Another classic example of intuition in science is August Kekulé’s discovery of the benzene ring after dreaming about a snake biting its own tail. Somewhere, somehow, his unconscious mind processed all the data he was working on and “suggested” this idea to his conscious mind through a dream about an Ouroboros snake.
We have little insight into how this works. More importantly, it’s not something AI technology is even attempting to replicate. The closest it gets is the programming of drives and reward systems, which is what we talk about in living systems like bacteria and worms, hardly scratching the surface of what the human nervous system does every second.
If judgement, especially moral judgement, is rooted in esthetics, and esthetics is rooted in emotions, is there any prospect of AI technologies replicating that? In the near term, absolutely not. At the most unconscious level, we have moral intuitions, the feeling that something either feels right or wrong. The next stage is moral judgement, where we consciously decide something is right or wrong, based on moral intuition as well as experience, memory, training, and social conditioning. Last is moral reasoning, where we articulate a detailed, logical explanation for the moral judgement.
To the extent an AI system could possibly engage in moral reasoning, it will require the programming of moral judgements, which presuppose moral intuitions. Where will those come from? This is why the question of who is driving decisions around AI implementation is so important. The values baked in to systems by their creators will determine what, if any, judgement those systems can exercise, based on the creators values. Are the same as everyone else’s?
Where does that leave us at present? This is where the urgent moral questions around AI need to be made explicit and addressed.

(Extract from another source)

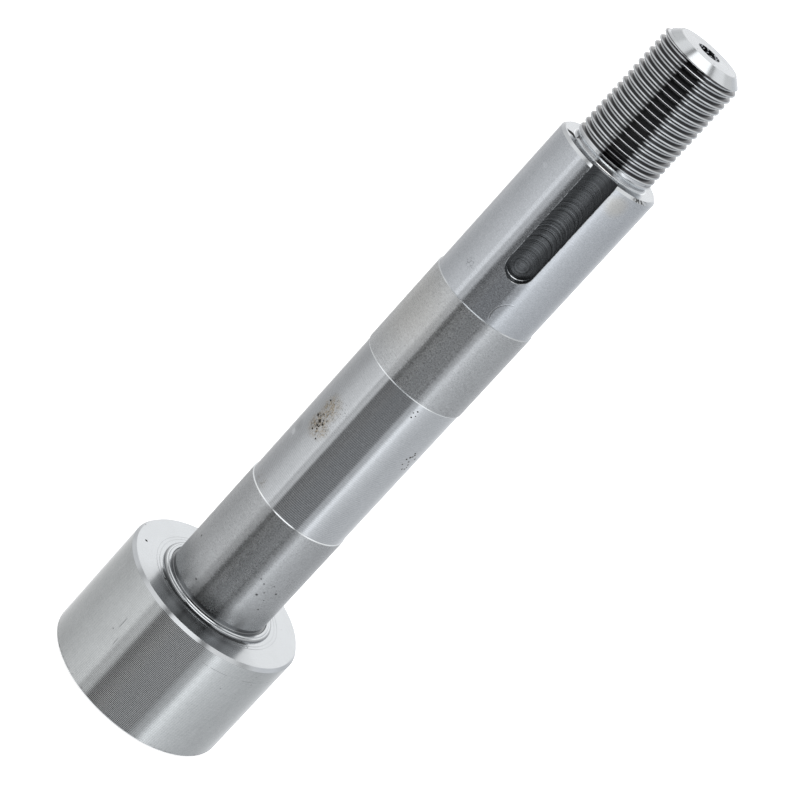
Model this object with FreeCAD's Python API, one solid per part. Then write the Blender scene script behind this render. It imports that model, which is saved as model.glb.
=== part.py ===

First and foremost, we are currently producing technologies, at the behest and direction of a very small group of people with poorly articulated and highly suspect motives, that will soon consume a harmful amount of limited resources. How this technology consumes those resources will likely impose real harms on human populations.
More importantly, the prodigious and rapidly improving skills of this technology are rapidly integrating with important systems that are moving beyond human control without anything approaching human capabilities for judgement and moral reasoning.
We are implementing AI tools and incorporating them into essential systems without really knowing how they work or how to control them. AI slop now pervades content online, and blurs the line between reality and fantasy. Measurable negative impacts on human cognition are already appearing from excessive use of genAI tools. Fraud, bullying, and theft using genAI are spreading rapidly. Humans need to stay in the loop, but the insatiable demands of profit driven capitalism are pushing us down a road full of peril and without guardrails.
If it’s not possible, or so difficult that perhaps other challenges are higher priorities, why are we doing this? Greed and hubris immediately come to mind. Human creativity cannot be replicated or replaced, but trying to may destroy a lot we hold dear.
The solutions are boring and tedious: regulations, accountability, transparency, penalties, and constraints on the economic upside of uncontrolled implementation, i.e. taxes. Only educated humans in an open, free democracy can make those decisions. If we don’t, they will be made for us by a handful of trillionaires, and then we will all suffer the consequences.